Another theory is that the star was light from the birth of a new star, or nova.
There are records; again from astronomers in the Far East, of a new star in the small, northern constellation of Aquila in 4BC.
“Nova and Supernova are new objects which appear in the sky and then dim to oblivion,” Mr Lunn explained, and they can put on the kind of show that first century astrologers would have noticed.
“A supernova in 1006, the brightest ever, was as bright as the sun,” he said. “It was visible to the naked eye for more than two years.”
According to Chinese records, there were supernova – or “guest stars” as the Chinese described them – that appeared in the sky right around the time when Jesus may have been born, in 4 and 5 BC.

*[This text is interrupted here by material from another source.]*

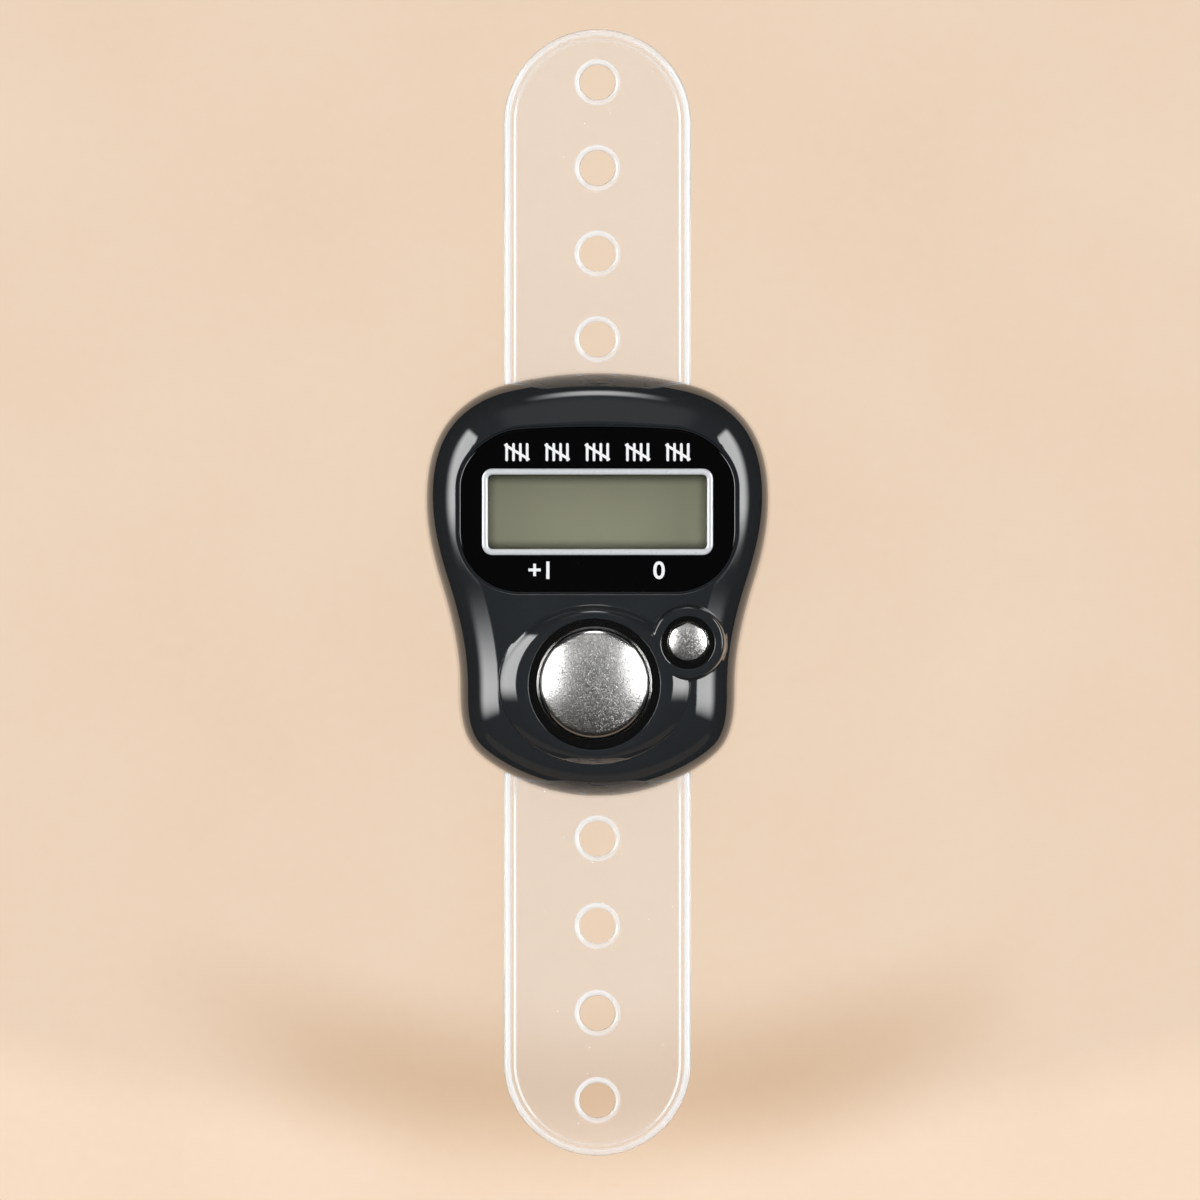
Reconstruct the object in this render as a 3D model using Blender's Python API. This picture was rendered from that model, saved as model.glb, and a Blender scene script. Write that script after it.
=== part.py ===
"""Digital finger tally counter on a clear perforated strap.

The counter lies on its back: +Z is the front with the display and the buttons, +Y is the display's end
and the strap's length. The origin is at the middle of the strap in plan, on the surface that the back
rests on. Metres.
"""

import math

import bmesh
import bpy
from mathutils import Vector

# Housing outline: points where it turns, those beside the display given by how far they are past its glass
BODY_TOP = 0.01808
BODY_BOTTOM = -0.01679
SHOULDER = (0.0076, 0.01713)
CORNER_Y = 0.01440
CORNER_PAST_GLASS = 0.00225
WIDEST_Y = 0.00770
WIDEST_PAST_GLASS = 0.00430
WAIST_Y = 0.00075
WAIST_PAST_GLASS = 0.00305
SIDE = (0.01132, -0.00780)
HEEL = (0.01075, -0.01190)
FOOT = (0.00860, -0.01417)
SHOULDER_TURN = 14.5
CORNER_TURN = 49.0
WAIST_TURN = 107.5
HEEL_TURN = 113.0
FOOT_TURN = 146.0
OUTLINE_STEPS = 4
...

The chronicle, the “Ch’ien-han-shu” states that:
“In the second year of the period of Ch’ien-p’ing, second month, a hui-hsing appeared in Ch’ien-niu for more than 70 days”.
Despite the use of the term “hui-hsing”, or “tailed comet”, the chronicle contains several elements that are inconsistent with this object being a comet, and more likely to have been a Nova. Said Mr Lunn.
The chronicle gives a fixed position over two and a half months, not reasonable if the object really was a comet. Bright comets were usually described in some detail in the oriental chronicles with the comet’s movement, tail length, form and even sometimes even the comet’s colour described; here though we have none of this information.
The most likely astronomical explanation according to Mr Lunn is a Nova recorded by both the Chinese and Koreans. Observed in northern Capricorn or southern Aquila in mid-March 5BC.
Oriental and biblical references are consistent with each other and the Star described in Matthew and in other early documents can be thus explained.
But the fact that there’s a possible scientific explanation to what the Magi saw, doesn’t mean to Mr Lunn that the event loses its transcendence.
“The symbolism is apparent. A small clear light, on a cold dark night, in a sometimes cold and dark world, leads the wise to the message of Jesus. The message tells us to love each passenger who journeys with us on this small, fragile, planet Earth.”